John Fuller: With God’s help there is hope for your marriage, and Dr. David Clarke is our guest on Focus on the Family. He'll be offering some of that encouragement to you, and we trust you'll stay tuned. Your host is Focus president and author Jim Daly. And I'm John Fuller. 

Opening Wrap: 

Jim Daly: You know, John, in every marriage that I'm aware of - and I try to take little surveys when I'm traveling and talking to people - um, you're gonna hit times where there's conflict, there's misunderstandings, and maybe even hurt feelings. That's kind of normal. In a healthy marriage, both spouses come together to work on their issues as they arise through good communication and healthy conflict which is why we talk about strengthening your marriage so often here at Focus on the Family. But when we don’t deal with issues as they arise, a marriage can become stale, unhappy, and you and your spouse may get to the point where staying married doesn’t feel worth it anymore. I'm telling you, that's not a good place to be. 

Today we’re gonna come alongside struggling couples and give you the hope that the power of God - and yes, some work on your part will be required for your marriage to be better and that can make it a much happier marriage once again. Here at Focus on the Family, our heart is to strengthen and save marriages - one way we do that is through our Hope Restored program. This is a marriage intensive program located in Branson, Missouri. It's specifically designed for couples that are on the brink of separation or maybe even signed the divorce papers already. And if you’re hurting and in that spot, let us help you! 4 out of 5 couples - that's what I said - 4 out of 5 couples who go through the program are still together two years later and doing better. So I think it's worth your investment to check that out. Maybe not for yourself, but think of the witness and testimony as a Christian that you have in Christ. It's important that you be mindful of that as well. 

John: Yeah. You can find out more about Hope Restored when you call 800-232-6459. We also, of course, have details at focusonthefamily.com/radio. And I mentioned Dr. David Clarke is our guest. He has written a number of books. He's been here before several times - always very strong response from you, our listeners, and we're expecting the same today. His book that we're gonna talk about today is I Don't Want a Divorce: A 90-Day Guide to Saving Your Marriage.

Body: 

Jim: David, welcome back to Focus. 

David: Well, my pleasure to be here.  

Jim: We love having you here. You're just so energetic - number one. You're fun to be with. I can't believe you can contain yourself in a counseling session. You must be a very interesting counselor.  
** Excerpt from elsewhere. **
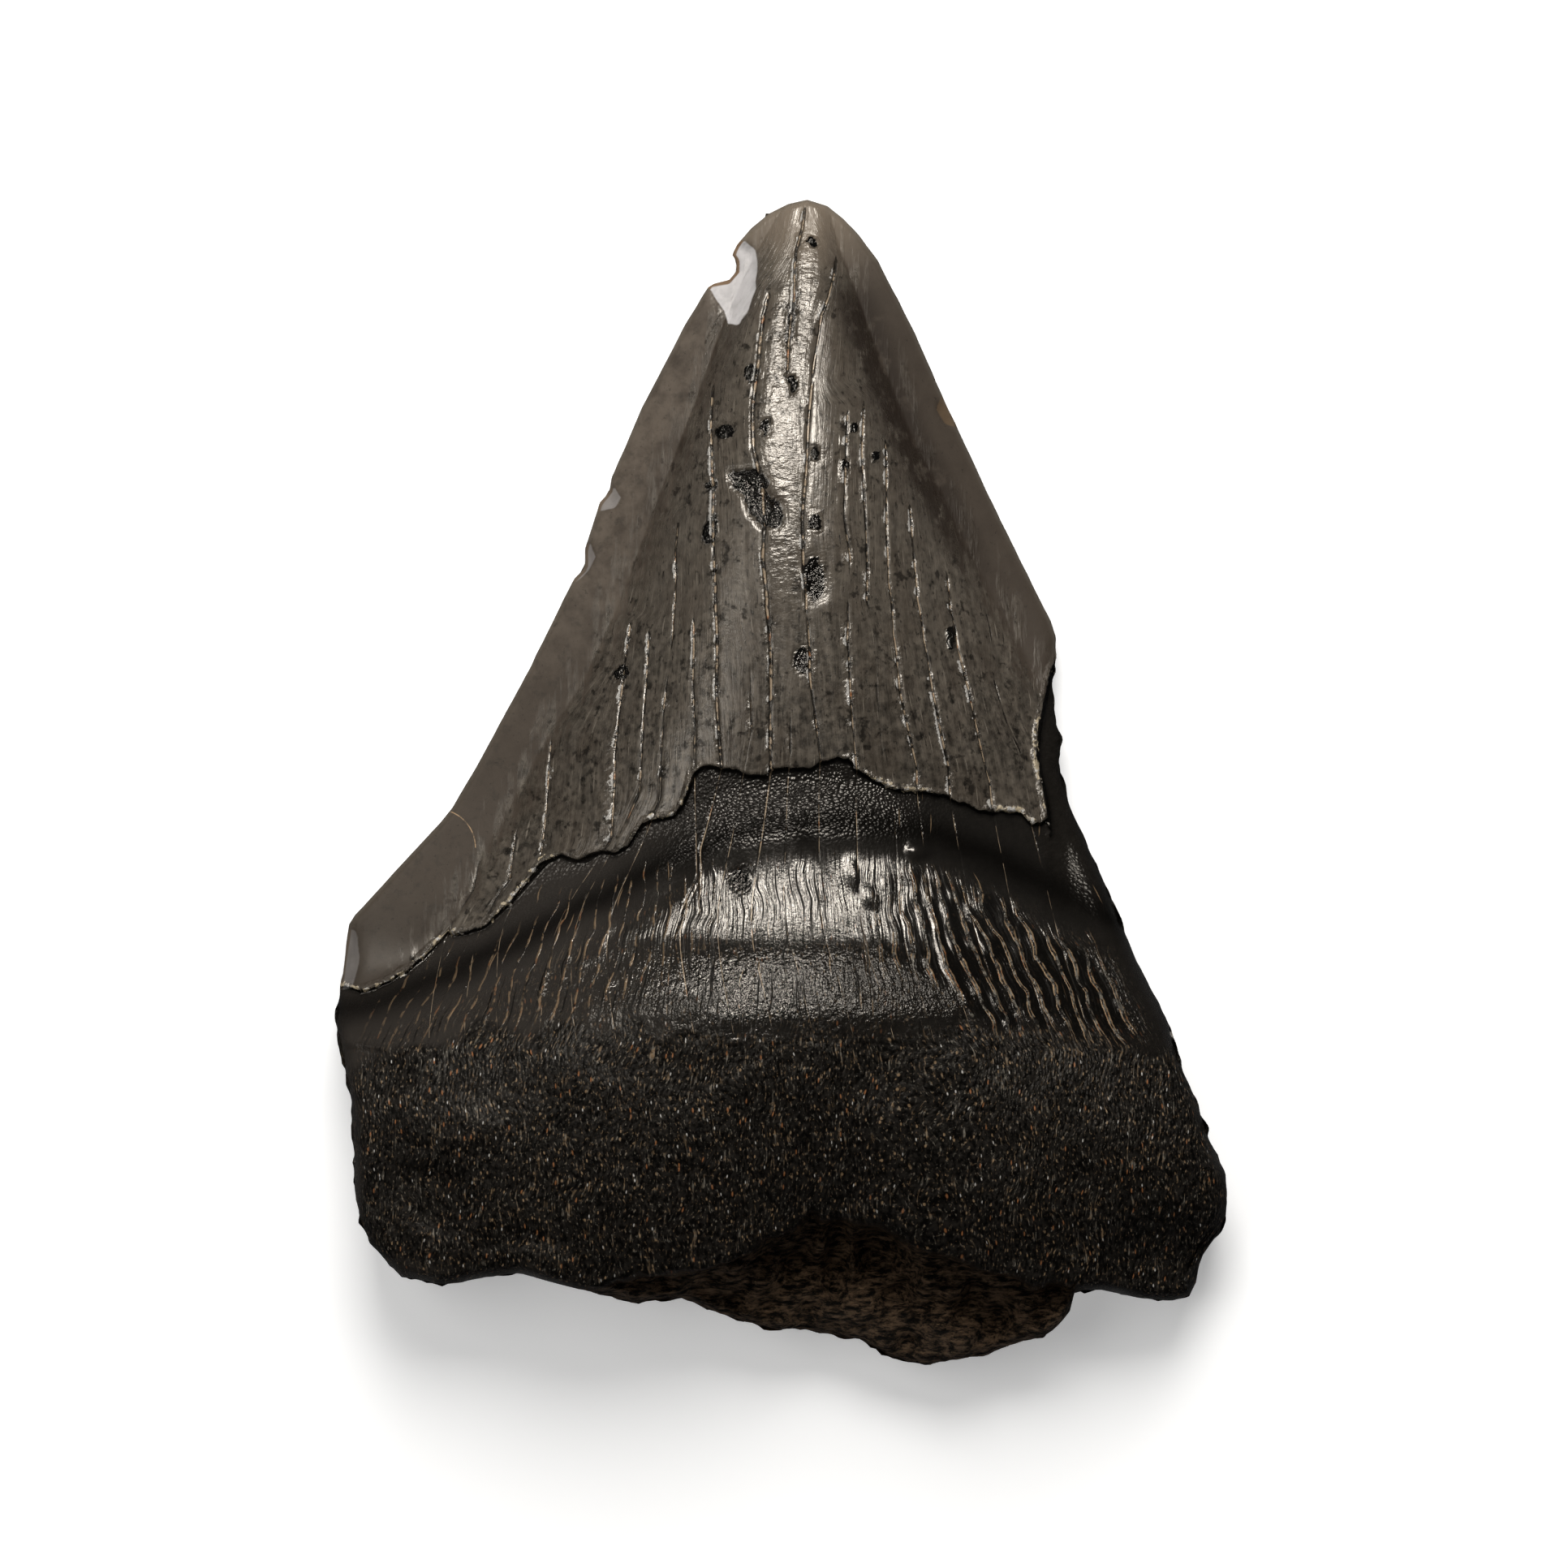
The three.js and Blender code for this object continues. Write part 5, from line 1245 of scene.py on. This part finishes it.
    dull = times(margin, enamel)
    dull_root = graph.maths("MAXIMUM", mask["rough"], graph.maths("MAXIMUM", mask["facet"], mask["broken"]))
    dull_root = graph.maths("MAXIMUM", graph.maths("MAXIMUM", dull_root, hair), times(mask["leather"], 0.65))
    right_flank = times(graph.ramp(up[0], 0.0235, 0.0255), graph.ramp(up[1], -0.014, -0.011))
    left_flank = graph.ramp(up[0], -0.034, -0.037)
    dull_root = graph.maths("MAXIMUM", graph.maths("MAXIMUM", dull_root, right_flank), mask["neck"])
    dull_root = graph.maths("MAXIMUM", dull_root, left_flank)
    crown_gloss = graph.between(broad_streak, 0.68, 0.5)
    crown_gloss = graph.between(mask["hammer"], crown_gloss, graph.between(mottle, 0.3, 0.6))
    crown_gloss = graph.between(times(smudge, 0.8), crown_gloss, 0.15)
    gloss = graph.between(dull, graph.between(enamel, 0.56, crown_gloss), 0.2)
    gloss = graph.between(pit_share, gloss, 0.75)
    low_right = times(graph.ramp(up[1], -0.0135, -0.0155), graph.ramp(up[0], -0.002, 0.008))
    low_left = times(graph.ramp(up[1], -0.019, -0.0205), graph.ramp(up[0], -0.005, -0.009))
    low_side = graph.maths("MAXIMUM", times(low_right, 0.65), times(low_left, 0.8))
    gloss = graph.between(times(low_side, dentine), gloss, 0.1)
    gloss = graph.between(times(dull_root, dentine), gloss, 0.1)

    blade_height = graph.maths("MULTIPLY", fine(0.6, 2.0, 17.0), 0.012)
    body_height = graph.total(
        graph.maths("MULTIPLY", fine_streak, 0.014), graph.maths("MULTIPLY", broad_streak, 0.014),
        graph.maths("MULTIPLY", fine(0.4, 3.0, 13.0), 0.03),
    )
    beaten = graph.noise(graph.scaled(place, (0.65, 1.3, 1.0)), 1 / (0.9 * MM), 3.5, 0.6, 22.0)
    crown_height = graph.total(
        graph.between(margin, body_height, blade_height), times(beaten, mask["hammer"], 0.16),
        times(fine(0.4, 2.0, 23.0), mask["lip"], 0.3),
    )
    pebble = graph.cells(graph.scaled(strand, (0.8, 1.0, 1.0)), 1 / (0.28 * MM))
    between_ridges = times(mask["bulge"], less(times(mask["ridge"], 0.8)))
    skin_height = graph.total(
        times(fine(0.3, 2.0, 14.0), 0.02), times(pebble, mask["leather"], -0.11),
        times(streak(strand, 0.35, 20.0, 6.0), between_ridges, 0.06), times(fine(0.22, 2.0, 49.0), between_ridges, 0.028),
        times(graph.maths("ADD", fine(0.35, 2.0, 46.0), fine(0.9, 2.0, 51.0)), between_ridges, low_band, 0.17),
    )
    rough_height = graph.total(
        graph.maths("MULTIPLY", graph.cells(graph.scaled(strand, (1.0, 0.45, 1.0)), 1 / (0.3 * MM)), -0.13),
        graph.maths("MULTIPLY", fine(0.2, 3.0, 15.0), 0.07),
    )
    ridge_height = times(ridges.outputs["Height"], graph.maths("ADD", fine(0.35, 3.0, 24.0), 0.3), mask["ridge"], 0.14)
    in_middle = graph.ramp(graph.maths("ABSOLUTE", up[0]), 0.02, 0.01)
    beaded = times(mask["rough"], less(mask["rough"]), in_middle, 4.0)
    root_height = graph.total(
        graph.between(mask["rough"], skin_height, rough_height), ridge_height,
        times(wood, mask["broken"], 1.1), times(fine(0.8, 2.0, 36.0), beaded, 0.22),
    )
    height = graph.total(
        graph.between(enamel, root_height, crown_height), times(fine(0.7, 3.0, 25.0), mask["pit"], 0.75),
        times(fine(0.4, 3.0, 37.0), near_edge, 0.3),
    )
    bump = graph.add("ShaderNodeBump", {"Height": height, "Strength": 1.0, "Distance": MM})

    shader = graph.add("ShaderNodeBsdfPrincipled", {
        "Base Color": colour, "Roughness": shine, "Normal": bump.outputs[0], "IOR": 1.56,
        "Specular Tint": tone(SPECULAR_TINT), "Specular IOR Level": gloss,
    })
    output = graph.add("ShaderNodeOutputMaterial")
    graph.tree.links.new(shader.outputs[0], output.inputs["Surface"])
    return material


def length_property(name, description, default_mm):
    return bpy.props.FloatProperty(name=name, description=description, default=default_mm * MM, min=0, unit="LENGTH")


def power_property(name, description, watts):
    return bpy.props.FloatProperty(name=name, description=description, default=watts, min=0, unit="POWER")


def colour_property(name, description, default):
    return bpy.props.FloatVectorProperty(
        name=name, description=description, default=default, size=3, min=0, max=1, subtype="COLOR"
    )


class ToothSizes(bpy.types.PropertyGroup):
    """Sizes of the tooth's relief. The outline is fixed by the solid."""

    crown_thickness: length_property("Crown thickness", "Thickness on the ridge where the enamel ends", 16.6)
    root_thickness: length_property("Root thickness", "Thickness at the crest of the root's bulge", 23.2)
    enamel_step: length_property("Enamel step", "How far the enamel stands proud of the neck", 0.55)
    groove_depth: length_property("Groove depth", "Hollow of the neck between crown and bulge", 0.3)
    ledge_drop: length_property("Ledge drop", "Broken step from the root's inner face to the ledge", 4.2)
    crack_depth: length_property("Crack scale", "Depth of a crack whose listed depth is 1", 1.0)
    grain_depth: length_property("Grain depth", "Height of the root's grain", 0.02)
    pore_depth: length_property("Pore depth", "Depth of the root's pores", 0.015)
    ridge_depth: length_property("Ridge depth", "Height of the growth ridges on the bulge", 0.12)
    seed: bpy.props.FloatProperty(name="Seed", description="Seed of the weathering", default=7.0)


class ToothColours(bpy.types.PropertyGroup):
    """Colours of the fossil, as linear values."""

    crown_dark: colour_property("Crown dark", "Dark streaks of the enamel", (0.016, 0.0135, 0.0105))
    # Also the colour of the painted light on the upper crown.
    crown_light: colour_property("Crown light", "Light streaks of the enamel", (0.112, 0.094, 0.073))
    crown_brown: colour_property("Crown brown", "Brown clouds in the enamel", (0.048, 0.036, 0.026))
    margin: colour_property("Margin", "Smooth blade margins", (0.09, 0.071, 0.054))
    margin_dark: colour_property("Margin dark", "Dark mottling of the margins", (0.040, 0.030, 0.022))
    tip: colour_property("Tip", "Pale tip of the crown", (0.15, 0.119, 0.088))
    # A brown tint of the right blade together with its painted shade.
    margin_brown_and_shade: colour_property("Margin brown", "The right blade margin", (0.036, 0.027, 0.020))
    # Also the colour of the painted highlight along the crown's outline.
    rim: colour_property("Enamel rim", "Pale broken rim of the enamel", (0.14, 0.12, 0.095))
    bevel: colour_property("Bevel", "Worn bevel along the side of the root", (0.040, 0.034, 0.029))
    fleck_grey: colour_property("Grey fleck", "Pale grains in the root", (0.30, 0.27, 0.22))
    root_black: colour_property("Root black", "Darkest tone of the root", (0.0042, 0.0037, 0.0031))
    root_grey: colour_property("Root grey", "Lightest tone of the root's skin", (0.013, 0.0112, 0.0093))
    # Also the black of painted shade along the neck groove and below the enamel's step.
    pore_black_and_shade: colour_property("Pore black", "Black of pores, pits and open cracks", (0.0015, 0.0013, 0.0011))
    fleck_tan: colour_property("Tan fleck", "Mineral in pores and cracks", (0.36, 0.24, 0.135))
    fleck_orange: colour_property("Orange fleck", "Rusty mineral in pores and cracks", (0.34, 0.14, 0.055))
    # The colour of the painted shade beside the blade borders.
    painted_valley_shade: colour_property("Valley", "Dark clouds along the borders of the blades", (0.018, 0.0125, 0.009))
    crown_pale: colour_property("Crown pale", "Thin pale streaks of the enamel", (0.17, 0.145, 0.115))
    crack_tan: colour_property("Crack tan", "Mineral in the cracks of the enamel", (0.30, 0.225, 0.15))
    # Also the colour of painted glints on the crack lips, the cavity's rim and the rough root.
    flake_and_glint: colour_property("Flake", "White flakes along the cracks", (0.42, 0.40, 0.37))
    crumb: colour_property("Enamel crumb", "Crumbling edge of the enamel", (0.34, 0.28, 0.19))
    break_brown: colour_property("Break brown", "Spongy broken root", (0.15, 0.096, 0.057))
    chip: colour_property("Chip", "Fresh pale break in the enamel", (0.46, 0.44, 0.435))
    chip_brown: colour_property("Chip brown", "Older break on the right blade", (0.1, 0.065, 0.036))
    chip_grey: colour_property("Chip grey", "Shaded part of the fresh break", (0.37, 0.355, 0.35))


class StageSettings(bpy.types.PropertyGroup):
    """The floor, the lights and the camera."""

    key_power: power_property("Key light", "Large soft light from the tip's side", 4.4)
    spark_power: power_property("Spark light", "Small light for the glints", 4.4)
    edge_power: power_property("Edge light", "Low light from the left, for the flanks and crack lips", 0.5)
    side_power: power_property("Side light", "Weak light from the left", 0.9)
    surround: bpy.props.FloatProperty(
        name="Surround", description="Brightness of the studio around the tooth", default=0.04, min=0
    )
    floor_glow: bpy.props.FloatProperty(
        name="Floor glow", description="Light given off by the floor itself", default=0.35, min=0
    )
    frame_width: length_property("Frame width", "Width of the picture at the tooth", 147.7)
    camera_distance: length_property("Camera distance", "Height of the camera above the floor", 1000)


class MESH_OT_fossil_tooth(bpy.types.Operator):
    """Make the finished fossil tooth in place of the solid"""

    bl_idname = "mesh.fossil_tooth"
    bl_label = "Fossil tooth"

    def execute(self, context):
        sizes = context.scene.tooth_sizes
        material = fossil_material(context.scene.tooth_colours)
        tooth = weathered(tooth_mesh(sizes), sizes, material)
        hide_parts("tooth")
        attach(tooth, "root")
        return {"FINISHED"}


def add_area_light(name, place, target, size, power, colour):
    light = bpy.data.lights.new(name, "AREA")
    light.shape = "RECTANGLE"
    light.size, light.size_y = size
    light.energy = power
    light.color = colour
    lamp = bpy.data.objects.new(name, light)
    bpy.context.scene.collection.objects.link(lamp)
    lamp.location = place
    lamp.rotation_euler = (Vector(target) - Vector(place)).to_track_quat("-Z", "Y").to_euler()
    return lamp


class SCENE_OT_fossil_stage(bpy.types.Operator):
    """Make the pale floor, the soft lights and the camera that looks straight down"""

    bl_idname = "scene.fossil_stage"
    bl_label = "Fossil stage"

    def execute(self, context):
        scene = context.scene
        stage = scene.fossil_stage
        self.add_floor(scene)
        key = self.add_lamp("key_light", stage.key_power, 88, 46, 0.6, (0.34, 0.42), (1, 0.985, 0.96))
        key.visible_glossy = False
        spark = self.add_lamp("spark_light", stage.spark_power, 93, 50, 0.6, (0.3, 0.13), (1, 0.975, 0.94))
        spark.visible_diffuse = False
        edge = self.add_lamp("edge_light", stage.edge_power, 172, 42, 0.6, (0.2, 0.2), (1, 0.98, 0.95))
        edge.visible_diffuse = False
        side = self.add_lamp("side_light", stage.side_power, 168, 62, 0.6, (0.34, 0.3), (1, 0.99, 0.97))
        side.visible_glossy = False
        world = bpy.data.worlds.new("studio")
        world.use_nodes = True
        background = world.node_tree.nodes["Background"]
        background.inputs["Color"].default_value = (1, 1, 1, 1)
        background.inputs["Strength"].default_value = stage.surround
        scene.world = world
        scene.view_settings.view_transform = "Standard"
        self.add_camera(scene, stage)
        return {"FINISHED"}

    def add_lamp(self, name, power, azimuth, height, distance, size, colour):
        """Soft light aimed at the tooth. azimuth: degrees around from +X. height: degrees above the floor."""
        turn, lift = math.radians(azimuth), math.radians(height)
        flat = distance * math.cos(lift)
        place = (flat * math.cos(turn), flat * math.sin(turn), distance * math.sin(lift))
        return add_area_light(name, place, (0, 0, 0.01), size, power, colour)

    def add_floor(self, scene):
        reach = 1.5
        mesh = bpy.data.meshes.new("floor")
        corners = [(-reach, -reach, 0), (reach, -reach, 0), (reach, reach, 0), (-reach, reach, 0)]
        mesh.from_pydata(corners, [], [(0, 1, 2, 3)])
        floor = bpy.data.objects.new("floor", mesh)
        scene.collection.objects.link(floor)
        material = bpy.data.materials.new("pale_floor")
        material.use_nodes = True
        shader = material.node_tree.nodes["Principled BSDF"]
        shader.inputs["Base Color"].default_value = (0.92, 0.92, 0.92, 1)
        shader.inputs["Roughness"].default_value = 0.9
        shader.inputs["Specular IOR Level"].default_value = 0.1
        shader.inputs["Emission Color"].default_value = (1, 1, 1, 1)
        shader.inputs["Emission Strength"].default_value = scene.fossil_stage.floor_glow
        mesh.materials.append(material)
        floor.visible_glossy = False

    def add_camera(self, scene, stage):
        camera = bpy.data.cameras.new("camera")
        camera.sensor_width = 36
        camera.lens = camera.sensor_width * (stage.camera_distance - 5 * MM) / stage.frame_width
        camera.clip_end = 20
        eye = bpy.data.objects.new("camera", camera)
        scene.collection.objects.link(eye)
        eye.location = (0.2 * MM, -0.2 * MM, stage.camera_distance)
        scene.camera = eye


class VIEW3D_PT_fossil_tooth(bpy.types.Panel):
    """Sidebar panel with the tooth's sizes and colours"""

    bl_label = "Fossil tooth"
    bl_space_type = "VIEW_3D"
    bl_region_type = "UI"
    bl_category = "Fossil tooth"

    def draw(self, context):
        for group in (context.scene.tooth_sizes, context.scene.tooth_colours, context.scene.fossil_stage):
            box = self.layout.box()
            for name in group.__annotations__:
                box.prop(group, name)
        self.layout.operator(MESH_OT_fossil_tooth.bl_idname)
        self.layout.operator(SCENE_OT_fossil_stage.bl_idname)


CLASSES = (ToothSizes, ToothColours, StageSettings, MESH_OT_fossil_tooth, SCENE_OT_fossil_stage, VIEW3D_PT_fossil_tooth)


def register():
    for cls in CLASSES:
        bpy.utils.register_class(cls)
    bpy.types.Scene.tooth_sizes = bpy.props.PointerProperty(type=ToothSizes)
    bpy.types.Scene.tooth_colours = bpy.props.PointerProperty(type=ToothColours)
    bpy.types.Scene.fossil_stage = bpy.props.PointerProperty(type=StageSettings)


def unregister():
    del bpy.types.Scene.fossil_stage
    del bpy.types.Scene.tooth_colours
    del bpy.types.Scene.tooth_sizes
    for cls in reversed(CLASSES):
        bpy.utils.unregister_class(cls)


def main():
    register()
    bpy.ops.scene.fossil_stage()
    bpy.ops.mesh.fossil_tooth()


if __name__ == "__main__":
    main()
David: I'm very active. I'm very directive. 

Jim: Are you subdued when a couple is in front of you? Or are you just in their face?  

David: I'm never subdued.  

Jim: I can see that.  

David: I tell them what to do and how to do it. That's why they're coming to me.  

(LAUGHTER) 

I don't say, "Well, how do you" - I have never ever said in a counseling session, "How do you feel about that?"  

Jim: You get right to the point.  

David: Oh, come on. Yeah. We're going to get right to it.  

Jim: I love it. And let me ask you. You believe there is some good news about bad marriages. How?  

David: Three words: join the club. 99.9% of marriages get into the danger category at one point or another.  

Jim: How?  

David: Five to seven years - huge problem area - the 7-year itch is real. And then if you clear that, then it's going to be the 18 to 20-year mark - another huge upswing. Marriage breaks down - annoying habits, male-female differences, communication problems, conflict issues, plus no one ever taught you how to be intimate. In a great Christian home, if mom and dad did that, they did it behind closed doors. I don't know how to do it. So your marriage is going to break down. That's the bad news.  

Jim: In fact, in this great book, I Don't Want a Divorce: A 90-Day Guide To Saving Your Marriage, you mentioned kind of three basic marriage types. Let's start there.  

David: Good - first, we're unhappy but willing to work on it. Our marriage is struggling. We admit it. We're going to be honest here - two adults. And we wanna get better. Maybe - and there's different categories in that main category.  

Jim: But that's not a bad place to be. That's a good place. They're recognizing, "Okay. We're struggling. We're roommates. Let's do better."  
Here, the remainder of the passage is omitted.